Marcus: No, nobody helped me starting the brewery. And I didn’t ask many bewers. Because my way was very unconventional, so it was very hard to ask brewers that were making conventional stuff. So I was very alone the first year. But then I met brewers from the other side of the world who were crazy and they were doing crazy stuff. When they became my friends, the discussion started. They also see that you have to make new ideas and new ambitions all the time. And you get the best by actually being transparent, and talk. Our neighbours right now are also a brewery [Helsingborgs Bryggeri]. If they call us and they need anything, and we don’t have so much of it, we give it to them—we tell them, “no problem, you can borrow it”. That’s very important. It is not only about sharing ideas, but also helping each other with material. If my neighbour wants a pallet of key kegs, and he is desperately in need of it and I have only two pallets left, and I know I would have problems, I would give him a pallet anyway. That’s my philosophy.
It is more like an human project. It’s not so much a beer project.
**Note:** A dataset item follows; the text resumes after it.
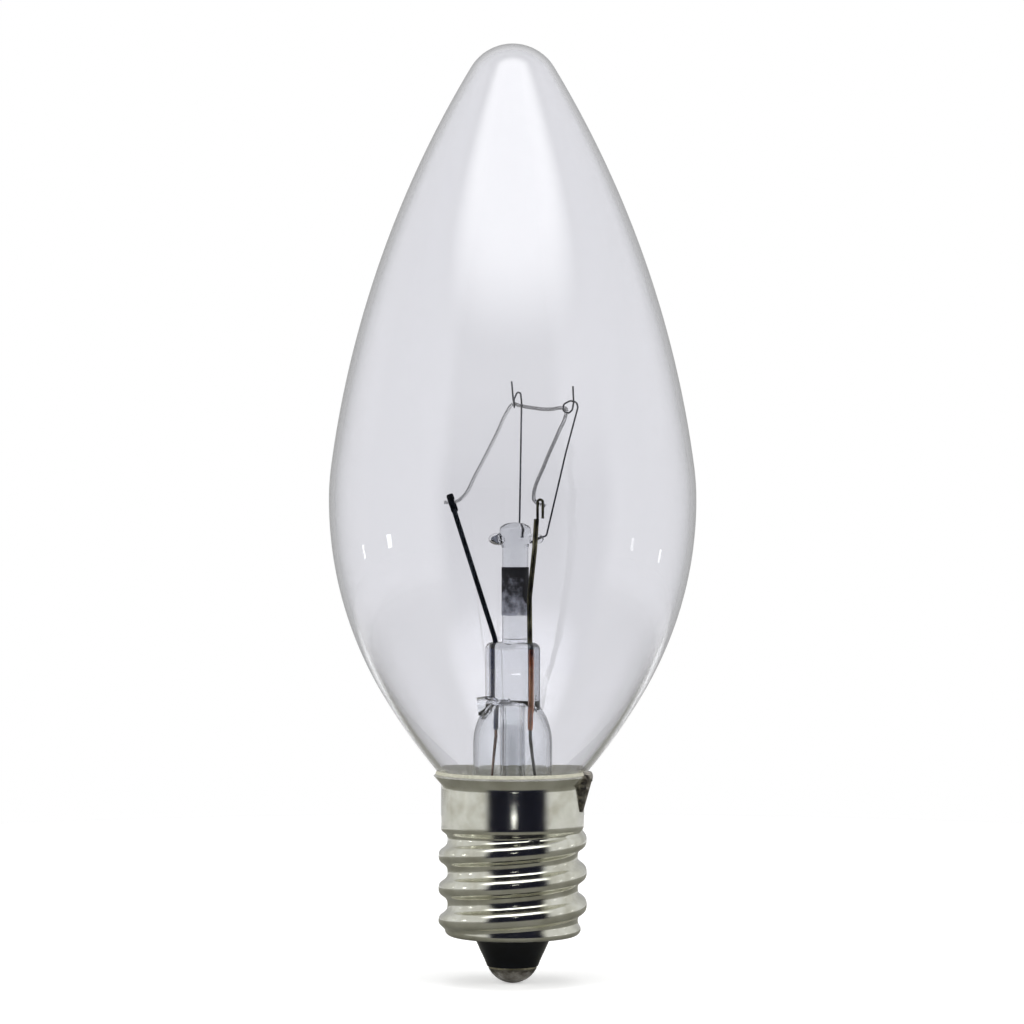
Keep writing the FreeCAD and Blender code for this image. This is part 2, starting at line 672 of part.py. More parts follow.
mouth = Part.makeCylinder(size("metal_mouth"), 3, Vector(0, 0, size("metal_low") - 1))
room = metal_form(size("metal_wall"), INNER_LAYERS)
screw_shell = metal_form(0, OUTER_LAYERS).cut([room, mouth])
formed("screw_shell", screw_shell)


def filled_skirt():
    """Everything inside the outer surface of the skirt and lip."""
    edge, flare, rim = lip_edge(0), flare_start(0), lip_edge(size("metal_wall"))
    return turned(polyline([(0, size("skirt_low")), (flare.x, size("skirt_low")),
                            (flare.x, flare.z), (edge.x, edge.z), (rim.x, rim.z), (0, rim.z),
                            (0, size("skirt_low"))]))


# Insulator: black glass cone in the mouth of the base, with a flange inside

turned_body("insulator", [
    ("eyelet_tube", "insulator_tip"), ("insulator_tip_radius", "insulator_tip"),
    ("insulator_tip_radius * 1.1", "insulator_tip + 0.5"),
    ("insulator_mouth_radius * 0.88", "insulator_tip + 1.2"),
    ("insulator_mouth_radius", "metal_low - 0.4"),
    ("insulator_mouth_radius", "metal_low + metal_wall"),
    ("insulator_flange_radius", "metal_low + metal_wall"),
    ("insulator_flange_radius", "insulator_top"), ("eyelet_tube", "insulator_top")])

# Contact eyelet: brass rivet through the insulator, with the centre lead in its bore

turned_body("contact_eyelet", [
    ("eyelet_bore", "insulator_tip - eyelet_thick"),
    ("eyelet_radius", "insulator_tip - eyelet_thick"), ("eyelet_radius", "insulator_tip"),
    ("eyelet_tube", "insulator_tip"), ("eyelet_tube", "insulator_top"),
    ("eyelet_tube * 1.6", "insulator_top"),
    ("eyelet_tube * 1.6", "insulator_top + eyelet_thick"),
    ("eyelet_bore", "insulator_top + eyelet_thick")])

# Solder on the centre contact: a flat dome, the lowest point of the bulb

DOME = "((sizes.solder_radius ^ 2 + sizes.solder_height ^ 2) / (2 * sizes.solder_height))"
center_solder = primitive(
    "Part::Sphere", "center_solder", Radius=DOME,
    Angle2=f"asin((sizes.solder_height - {DOME}) / {DOME})", Placement__Base__z=DOME)
center_solder.Angle1 = -90

# Leads below the press: thin wires to the centre contact and over the rim of the base


def outer_lead_center():
    start = seal_place(LEFT, size("seal_wire_low"))
    spots = [start, start + Vector(0, 0, -0.6), start + Vector(-0.35, 0, -4.0),
             Vector(-1.6, 0.4, size("pump_foot") + 0.6), Vector(0, 0, size("insulator_top") + 0.9),
             Vector(0, 0, size("solder_height"))]
    return round_wire(spots, size("tail_radius"), 1)


def side_spot(radius, height):
    """Place at the side solder, a distance from the axis and a height."""
    turn = math.radians(size("side_turn"))
    return Vector(radius * math.cos(turn), radius * math.sin(turn), height)


def outer_lead_side():
    start = seal_place(RIGHT, size("seal_wire_low"))
    gap = size("neck_radius") + 0.24
    neck_top = lower_centres()[4].z
    turn_in, lip = size("seal_height") - 1.2, lip_edge(0)
    edge, flare = lip_edge(size("metal_wall")), flare_start(size("metal_wall"))
    spots = [start, start + Vector(0, 0, -0.6), start + Vector(0.4, -0.05, -4.0),
             Vector(2.3, -0.75, turn_in), side_spot(gap, turn_in),
             side_spot(gap, neck_top), side_spot(flare.x - 0.25, flare.z - 0.16),
             side_spot(edge.x - 0.17, edge.z), side_spot(edge.x + 0.08, edge.z + 0.26),
             side_spot(lip.x + 0.24, edge.z + 0.22), side_spot(lip.x + 0.24, lip.z - 0.3)]
    return round_wire(spots, size("tail_radius"), 0.15)


formed("outer_lead_center", outer_lead_center())
side_lead = formed("outer_lead_side", outer_lead_side())

# Basing cement: fills the gap between the neck and the skirt up to the lip


def base_cement():
    low, high = size("cement_low"), size("cement_high")
    inside = size("neck_radius") - 0.5
    edge, flare = lip_edge(size("metal_wall")), flare_start(size("metal_wall"))
    ring = turned(polyline([
        (inside, low), (flare.x, low), (flare.x, flare.z), (edge.x, edge.z),
        (edge.x, edge.z + 0.06), (edge.x - 0.08, high), (inside, high), (inside, low)]))
    return ring.cut([filled, side_lead.Shape])


cement = formed("base_cement", base_cement())

# Solder that joins the side lead to the skirt: a tapered drop lying on the metal


def side_solder():
    low, high = size("side_solder_low"), size("side_solder_high")
    wide = size("side_solder_radius")
    lean, skirt = size("side_solder_lean"), size("skirt_radius")
    drop = Part.makeCone(wide * 0.25, wide, high - low, side_spot(skirt, low),
                         side_spot(lean, high - low))
    cap = Part.makeSphere(wide, side_spot(skirt + lean, high - 0.05))
    cap = cap.common(Part.makeCylinder(size("glass_radius"), high + 0.35))
    kept = drop.fuse(cap).cut([filled_skirt(), filled, cement.Shape, side_lead.Shape])
    return max(kept.Solids, key=lambda solid: solid.Volume)


formed("side_solder", side_solder())

# The stem comes last, since every wire and tube in it takes its place from the glass


def stem_flare():
    shell = stem_outside().fuse([press(), pump_boss(0.8, size("flare_radius") - 0.35)])
    neck = Part.makeCylinder(size("rod_radius"), size("rod_neck") + 0.6,
                             Vector(size("rod_offset"), 0, size("press_top") - 0.6))
    bore_top = Part.makeCylinder(size("pump_bore"), 0.6, Vector(0, 0, size("flare_top") - 0.4))
    glass = shell.fuse(neck).cut([stem_inside(), bore_top, pump_boss(0.42, 6)])
    seats = [straight_wire(seal_place(side, size("seal_wire_low")),
                           seal_place(side, size("press_top") + 0.1), size("seal_wire_radius"))
             for side in (LEFT, RIGHT)]
    return glass.cut(seats).removeSplitter()


formed("stem_flare", stem_flare())

# Check and write the pieces

PIECES = [
    "glass_envelope", "stem_flare", "exhaust_tube", "arbor_rod", "getter_band",
    "support_wire_left", "support_wire_right", "filament", "inner_lead_left",
    "inner_lead_right", "seal_wire_left", "seal_wire_right", "outer_lead_center",
    "outer_lead_side", "base_cement", "screw_shell", "insulator", "contact_eyelet",
    "center_solder", "side_solder",
]

doc.recompute()
for item in doc.Objects:
    if {"Invalid", "Error"} & set(item.State):
        raise RuntimeError(f"{item.Name} was not computed: {item.State}")
os.makedirs("parts", exist_ok=True)
for name in PIECES:
    piece = doc.getObject(name)
    piece.Label = name
    if piece.Shape.isNull() or not piece.Shape.isValid() or len(piece.Shape.Solids) != 1:
        raise RuntimeError(f"{name} is not one valid solid")
    piece.Shape.exportStep(f"parts/{name}.step")
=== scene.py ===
import math

import bpy
from mathutils import Matrix, Vector


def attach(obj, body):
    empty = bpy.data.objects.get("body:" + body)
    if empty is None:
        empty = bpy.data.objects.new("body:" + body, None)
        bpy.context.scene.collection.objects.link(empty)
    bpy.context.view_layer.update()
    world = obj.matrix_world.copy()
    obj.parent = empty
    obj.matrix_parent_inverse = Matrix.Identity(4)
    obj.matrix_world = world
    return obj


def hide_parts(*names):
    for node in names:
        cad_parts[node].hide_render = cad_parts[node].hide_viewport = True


# Clear candle bulb with a small screw base, standing tip up on its centre contact.
# The frame is in metres, Z up along the axis; the camera looks along +Y. The sections follow
# the order in which such a bulb is put together, from the stem outwards to the base.

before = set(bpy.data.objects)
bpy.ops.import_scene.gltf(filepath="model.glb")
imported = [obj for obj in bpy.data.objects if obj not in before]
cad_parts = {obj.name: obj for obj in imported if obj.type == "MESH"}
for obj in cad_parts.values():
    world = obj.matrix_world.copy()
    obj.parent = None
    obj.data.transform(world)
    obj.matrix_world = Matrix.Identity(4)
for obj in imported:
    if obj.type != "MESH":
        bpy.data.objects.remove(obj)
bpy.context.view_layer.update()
MM = 0.001

# Stem glass: soft lead-free glass of the flared tube, exhaust tube, press and rod.
# Flame-worked, so its surface is fire-bright, slightly wavy, and a trace grey in the thick.


def linear(colour):
    """Linear RGBA of an sRGB hex colour."""
    shares = [int(colour[place:place + 2], 16) / 255 for place in (1, 3, 5)]
    curved = [s / 12.92 if s <= 0.04045 else ((s + 0.055) / 1.055) ** 2.4 for s in shares]
    return (*curved, 1.0)


def add_node(tree, kind, settings=None, **links):
    """One node with its settings; its inputs, by name or number, take values or sockets."""
    node = tree.nodes.new(kind)
    for name, value in (settings or {}).items():
        setattr(node, name, value)
    for name, value in links.items():
        socket = node.inputs[int(name[1:]) if name[1:].isdigit() else name.replace("_", " ")]
        if isinstance(value, bpy.types.NodeSocket):
            tree.links.new(value, socket)
        else:
            socket.default_value = value
    return node


def new_material(name, **surface):
    """Material with one Principled surface; its tree and shader come back for the patterns."""
    material = bpy.data.materials.new(name)
    material.use_nodes = True
    shader = material.node_tree.nodes["Principled BSDF"]
    for socket, value in surface.items():
        shader.inputs[socket.replace("_", " ")].default_value = value
    return material, material.node_tree, shader


def add_bump(tree, shader, height, distance, strength):
    """Height pattern pressed into the surface; the distance is in millimetres."""
    bump = add_node(tree, "ShaderNodeBump", Height=height, Distance=distance * MM,
                    Strength=strength)
    tree.links.new(bump.outputs["Normal"], shader.inputs["Normal"])


def add_absorption(tree, colour, density):
    """Colour that the glass takes on in the thick; density per metre."""
    absorption = add_node(tree, "ShaderNodeVolumeAbsorption", Color=linear(colour),
                          Density=density)
    tree.links.new(absorption.outputs["Volume"], tree.nodes["Material Output"].inputs["Volume"])


def place_in_mm(tree):
    """Object coordinates in millimetres."""
    place = add_node(tree, "ShaderNodeTexCoord")
    return add_node(tree, "ShaderNodeVectorMath", {"operation": "SCALE"},
                    _0=place.outputs["Object"], Scale=1 / MM).outputs["Vector"]


def pattern(tree, scale_mm, detail=3.0, stretch=(1, 1, 1)):
    """Noise with spots of about the given size in millimetres; the stretch draws them out."""
    mapped = add_node(tree, "ShaderNodeMapping", Vector=place_in_mm(tree), Scale=stretch)
    noise = add_node(tree, "ShaderNodeTexNoise", Vector=mapped.outputs["Vector"],
                     Scale=1 / scale_mm, Detail=detail)
    return noise.outputs["Fac"]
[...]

We live in a quite shitty world, where men have destroyed the world. We should leave the women run everything. We should leave the women run the countries, run the businesses, everything! Because when we get upset, we start killing each other! At once!
There is not so many women in the brewing business.
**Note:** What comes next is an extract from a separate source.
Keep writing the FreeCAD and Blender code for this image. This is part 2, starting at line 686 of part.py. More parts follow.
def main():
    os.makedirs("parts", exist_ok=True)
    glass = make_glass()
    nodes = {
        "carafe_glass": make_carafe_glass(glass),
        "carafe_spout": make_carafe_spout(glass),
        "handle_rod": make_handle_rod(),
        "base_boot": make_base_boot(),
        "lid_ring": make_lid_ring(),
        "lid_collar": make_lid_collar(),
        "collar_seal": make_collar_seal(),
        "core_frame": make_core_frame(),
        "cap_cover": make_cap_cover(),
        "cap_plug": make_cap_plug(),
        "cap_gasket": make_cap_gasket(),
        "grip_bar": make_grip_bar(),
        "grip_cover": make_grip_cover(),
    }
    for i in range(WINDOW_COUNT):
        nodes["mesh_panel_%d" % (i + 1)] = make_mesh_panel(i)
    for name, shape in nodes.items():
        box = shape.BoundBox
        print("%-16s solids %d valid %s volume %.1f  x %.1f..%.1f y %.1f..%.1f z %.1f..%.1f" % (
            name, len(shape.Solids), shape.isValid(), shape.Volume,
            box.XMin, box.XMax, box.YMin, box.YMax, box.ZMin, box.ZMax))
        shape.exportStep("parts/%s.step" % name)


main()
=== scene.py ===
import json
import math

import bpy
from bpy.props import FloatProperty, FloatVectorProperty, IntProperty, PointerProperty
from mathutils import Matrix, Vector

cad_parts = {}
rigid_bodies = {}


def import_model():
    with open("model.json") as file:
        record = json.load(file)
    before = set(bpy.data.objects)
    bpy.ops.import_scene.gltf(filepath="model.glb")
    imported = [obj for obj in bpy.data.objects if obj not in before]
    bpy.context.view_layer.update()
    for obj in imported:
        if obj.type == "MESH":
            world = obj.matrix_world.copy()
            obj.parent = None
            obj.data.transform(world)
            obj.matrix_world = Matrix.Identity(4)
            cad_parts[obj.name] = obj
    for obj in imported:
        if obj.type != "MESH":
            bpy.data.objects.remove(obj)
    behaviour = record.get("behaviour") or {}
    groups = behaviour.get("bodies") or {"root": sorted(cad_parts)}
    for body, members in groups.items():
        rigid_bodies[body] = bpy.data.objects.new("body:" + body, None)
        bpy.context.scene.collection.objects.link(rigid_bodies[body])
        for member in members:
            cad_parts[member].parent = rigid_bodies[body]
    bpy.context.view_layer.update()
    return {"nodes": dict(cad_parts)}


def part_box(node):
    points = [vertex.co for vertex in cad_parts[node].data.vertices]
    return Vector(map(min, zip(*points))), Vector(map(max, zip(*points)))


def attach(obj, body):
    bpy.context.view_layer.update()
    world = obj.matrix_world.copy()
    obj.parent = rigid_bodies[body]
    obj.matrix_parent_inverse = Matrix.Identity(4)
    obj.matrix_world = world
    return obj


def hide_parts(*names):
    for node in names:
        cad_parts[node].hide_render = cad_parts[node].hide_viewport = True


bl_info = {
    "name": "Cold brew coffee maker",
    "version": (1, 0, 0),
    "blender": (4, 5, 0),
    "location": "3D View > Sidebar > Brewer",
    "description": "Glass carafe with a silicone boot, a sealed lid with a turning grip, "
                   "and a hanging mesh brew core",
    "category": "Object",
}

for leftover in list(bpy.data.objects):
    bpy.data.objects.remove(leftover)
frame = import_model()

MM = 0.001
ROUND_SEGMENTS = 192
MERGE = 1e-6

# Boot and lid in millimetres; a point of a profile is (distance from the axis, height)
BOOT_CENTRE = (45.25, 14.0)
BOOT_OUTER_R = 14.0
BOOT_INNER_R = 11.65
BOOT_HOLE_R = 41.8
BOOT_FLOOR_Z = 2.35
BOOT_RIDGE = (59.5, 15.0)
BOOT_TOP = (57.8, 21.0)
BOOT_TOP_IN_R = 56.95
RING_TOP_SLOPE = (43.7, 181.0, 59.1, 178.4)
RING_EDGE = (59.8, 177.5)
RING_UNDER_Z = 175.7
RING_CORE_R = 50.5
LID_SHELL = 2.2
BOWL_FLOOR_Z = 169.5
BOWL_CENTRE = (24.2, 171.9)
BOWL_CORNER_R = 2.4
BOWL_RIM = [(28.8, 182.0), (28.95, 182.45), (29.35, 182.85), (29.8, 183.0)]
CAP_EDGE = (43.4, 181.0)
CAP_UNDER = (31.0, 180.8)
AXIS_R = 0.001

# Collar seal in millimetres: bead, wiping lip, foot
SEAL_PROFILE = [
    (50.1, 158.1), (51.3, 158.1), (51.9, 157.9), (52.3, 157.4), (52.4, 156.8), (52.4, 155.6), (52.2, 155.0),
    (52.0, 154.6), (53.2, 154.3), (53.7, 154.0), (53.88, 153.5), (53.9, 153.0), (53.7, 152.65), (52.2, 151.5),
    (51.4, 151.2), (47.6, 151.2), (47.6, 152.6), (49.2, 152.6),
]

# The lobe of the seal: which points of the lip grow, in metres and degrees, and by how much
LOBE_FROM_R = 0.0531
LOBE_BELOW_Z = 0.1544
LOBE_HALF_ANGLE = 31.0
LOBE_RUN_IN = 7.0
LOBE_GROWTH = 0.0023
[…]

“In Brewski I said that we had to have a female brewer, at least. Our goal is to have a 50% - 50%”
Marcus: No. In Brewski I said that we had to have a female brewer, at least. Our goal is to have a 50% - 50% You have just one problem, that’s the physical part, carrying heavy loads of stuff. But still this is more like a human problem. Hopefully we can mix our roles better.
Do you think female brewers have a different view on brewing?
Marcus: I discuss with Mariana all the time about the beer—and I discuss with Fredrik too. She is very protective—and sometimes that’s something good for us. She is also very strong in her minds and decisions. I am more like a spoiled kid, and sometimes I have to shake up. She doesn’t know it, but sometimes she leads us to make better things—or better decisions. We could easily get agressive—not me, not so much. And she has a great influence over me and over the whole team. I would love to have maybe one or two more women. I tried to get my wife into the business—but no fucking way. She is actually envolved in the background—I take a lot of decissions with her, I discuss situations with her, so I’d like her to be more active in the brewery.
There has been a craft beer explosion in the last years. In Denmark they even brand it as the Danish Craft Beer Revolution. Also in south of Sweden, the scene is booming. Why do you think craft beer has been so successful in this part of the world?
Marcus: It’s good, because then all the other breweries have to shape up. Since I started brewing, the quality in this area has improved enormously. Before I started, I didn’t know more than 4-5 breweries out of 500, but now maybe there are 1500 breweries in this part of Europe. So the quality is getting better and better. And it is also good because the bad seeds are removed. Because the consumers can suddenly be selective, so the guys that doesn’t care about quality dissapear. So I think it’s good for the business. So it is like every other business. If you don’t have the education, or the quality in what you’re offering, then you should be doing anything else! So I think it’s good both for us and the consumers.
We read that you were going to open a new brewery in Brazil.
Marcus: Actually it was a prank! But now we plan to keep our site and to open another site within a year or two. I know brewers that would like to work there, and as I’ve said before, I don’t like the winter time here, so I could easily spend six months here and six months there without a problem. And I could leave my brewery and still have the same consistency, the same quality. I have the best brewers in this country. I’m not worried when it comes to leave my brewery and open a new site. And that’s why is so important to be open and transparent, also with your employees. You can’t have any secrets if you want to develop, because you have to show them your ideas. And then they can develop into something much better, maybe. Fredrik has done a lot with some of my beers, and developed them into something much better. And the same with Mariana.
What upcoming projects and collaborations do you have in mind?
Marcus: The big project now is actually to plan the next festival—Brewskival—in August 2017. We’re getting 20 more breweries, so it will be around 60-65, and 20 of them will come from the US. We are flying all the beers over the week after the festival, so we can serve fresh American beers. So it is expensive as hell, but if you invite breweries from far away, you cannot pour it when it is two months old. It is not fair with the brewer.
We are planning a collaboration with Mikkeller, and also with Mike Murphy from Lervig, and then some American brewers as well. We did a collaboration recently with AleFarm. We are expanding the brewery right now, renovate it, installing a few fermentors and hopefully renovate the brewhouse within a year.
At this moment we are actually making many different kinds of beer. We were kind of stuck with our standard beer, like the feber products. But now I am trying to kill them in a way. Like the Passion Feber. I told my distributors than in March I stop doing it. This is the beer that we sell most. But I don’t get it. I tell my distributors that this is an experiment brew. Why do we have to brew the same beer the whole time. If we stop this beer, some other beer will take over that spot. So I will have a big problem all the time—that’s to kill all the oldies. I will remove all the standard beers in the future and get new ones, so we can develop, and grow—not by numbers, but grow as brewers.
Your artwork is also pretty distinctive, as well as your names.
Marcus: It’s Mariana who makes the names. I had a tap takeover in Lousiana some months ago, and I come into the place, and the owner said, “we will have a lot of problems with those names”. So we changed the names on the beers. It was in the deep Christian South. So he said that in order to avoid problems. But that’s Mariana, she is very good with words—she also takes care of our Facebook page.
Then, the labels are made by my son. I tell him my ideas, and he makes something out of it. Like the mango, I told him I wanted a beer to be named Mango Feber, and he made a mango with a thermometer. And that was great!